Future research should explore the scalability of these business models across different city sizes and contexts, investigate the role of behavioral and regulatory factors in adoption, and assess the long-term economic and environmental impacts of smart waste-management innovations. Expanding the number of case studies and incorporating diverse urban settings will further enhance the generalizability of the findings.

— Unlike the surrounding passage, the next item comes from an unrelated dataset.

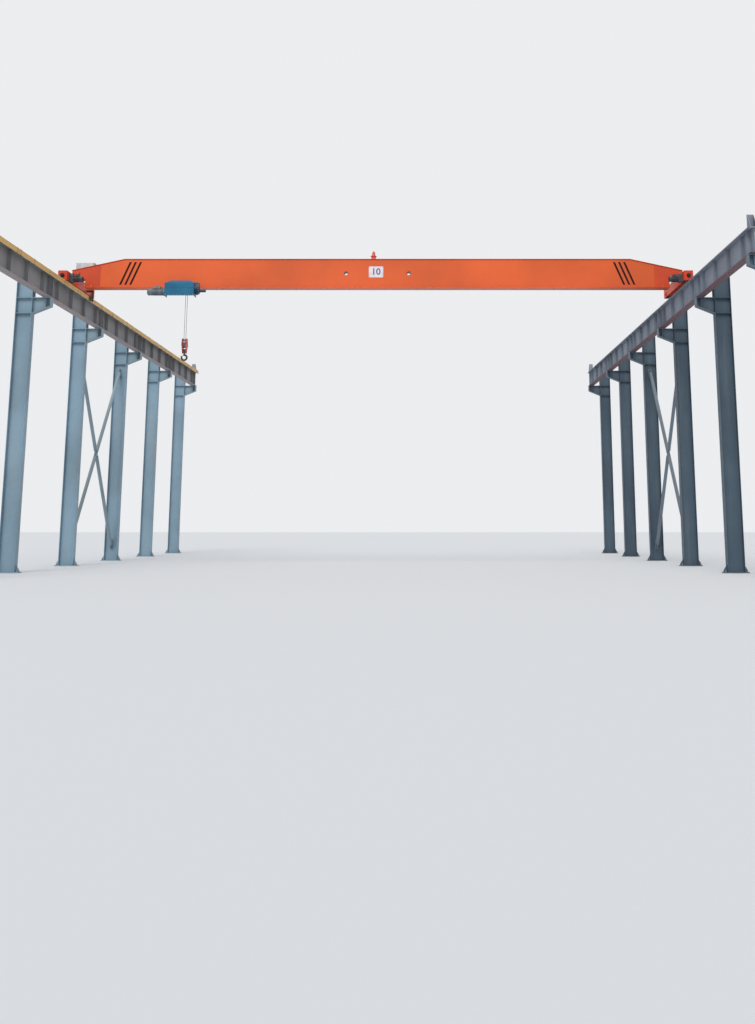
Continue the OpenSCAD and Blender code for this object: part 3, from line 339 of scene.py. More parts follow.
def bolt_tree():
    """A washer, a hexagon and a stud end at each point, turned at random about its own axis."""
    g = Growth("bolts", across=0.036, head=0.022, washer=0.004, stud=0.006, seed=7)
    across = g.size("across")
    head = g.size("head")
    washer = g.size("washer")
    stud = g.size("stud")
    one = g.joined(
        g.disc(14, across * 0.95, washer, g.vector(z=washer / 2)),
        g.disc(6, across * 0.577, head, g.vector(z=washer + head / 2)),
        g.disc(8, across * 0.3, stud, g.vector(z=washer + head + stud / 2)),
    )
    spin = g.node("FunctionNodeAxisAngleToRotation", {}, {"Angle": g.random(0.0, 1.05)})
    inputs = {"Rotation": g.facing(), "Rotate By": spin}
    turn = g.node("FunctionNodeRotateRotation", {"rotation_space": "LOCAL"}, inputs)
    return g.planted(one, turn)


def round_spots(radius, degrees):
    """The two coordinates of each angle's place on a circle."""
    angles = [math.radians(d) for d in degrees]
    return [(radius * math.cos(a), radius * math.sin(a)) for a in angles]


def middle(name):
    low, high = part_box(name)
    return (low + high) / 2


rail_low, rail_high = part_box("left_rail")
left_x = middle("left_rail").x
right_x = -left_x
rail_foot = rail_low.z
rail_top = rail_high.z
column_low, column_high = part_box("right_columns")
column_x = middle("right_columns").x
base_width = 0.32
base_top = 0.03
bays = 5
bay = (column_high.y - column_low.y - base_width) / bays
column_lines = [column_low.y + base_width / 2 + i * bay for i in range(bays + 1)]
anchor_x = 0.35
anchor_y = 0.09

weathered = (0.35, 0.4, 0.5)
# The right columns are a darker blue-grey than the left: painted shade, as that side stands in
# shadow.
left = (rgb(130, 156, 172), rgb(146, 148, 142))
right = (rgb(72, 90, 104), rgb(104, 110, 112))
dress_lit_and_shaded_sides("columns", "column blue-grey", left, right, weathered)

f = Finish("zinc")
spangle = f.noise(90.0, 3.0, 0.6)
zinc_shade = f.mix(f.step(spangle, 0.35, 0.65), rgb(120, 120, 120), rgb(168, 168, 166))
zinc = f.done(base_color=zinc_shade, roughness=f.between(spangle, 0.35, 0.6), metallic=0.8)

bolts = bolt_tree()
up = (0, 0, 1)
both = (-1, 1)
small_screw = {"across": 0.012, "head": 0.006, "washer": 0.001, "stud": 0.001}
gland = {"across": 0.03, "head": 0.022, "stud": 0.02}


def bolt(name, body, slot, places, finish=zinc, **sizes):
    grow(name, bolts, body, slot, places, finish=finish, **sizes)


anchors = [
    ((side * (column_x + sx * anchor_x), y + sy * anchor_y, base_top), up)
    for side in both for y in column_lines for sx in both for sy in both
]
bolt("anchor_bolts", "runway", "rail_steel", anchors, across=0.046, head=0.028, stud=0.05)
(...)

This study is subject to several limitations. Although it provides a comprehensive theoretical framework supported by an analysis of four case studies, the selection may not fully encompass the wide variability of urban waste-management challenges across different geographic, economic, and infrastructural contexts. Furthermore, the investigation primarily focuses on technological and conceptual aspects, with limited exploration of the social and economic costs associated with the implementation and maintenance of smart waste-management systems. Future research should aim to incorporate empirical data from a broader and more diverse set of cities and actively engage a wider range of stakeholders, including citizens, industry actors, and policymakers. Additionally, the development of detailed, stepwise implementation roadmaps that realistically address construction and maintenance expenses would enhance the framework’s policy relevance and practical applicability. In summary, the integration of innovative business models, advanced digital technologies, and sustainable decision-making frameworks is essential for transforming urban waste management into a driver of smart, sustainable, and resilient cities.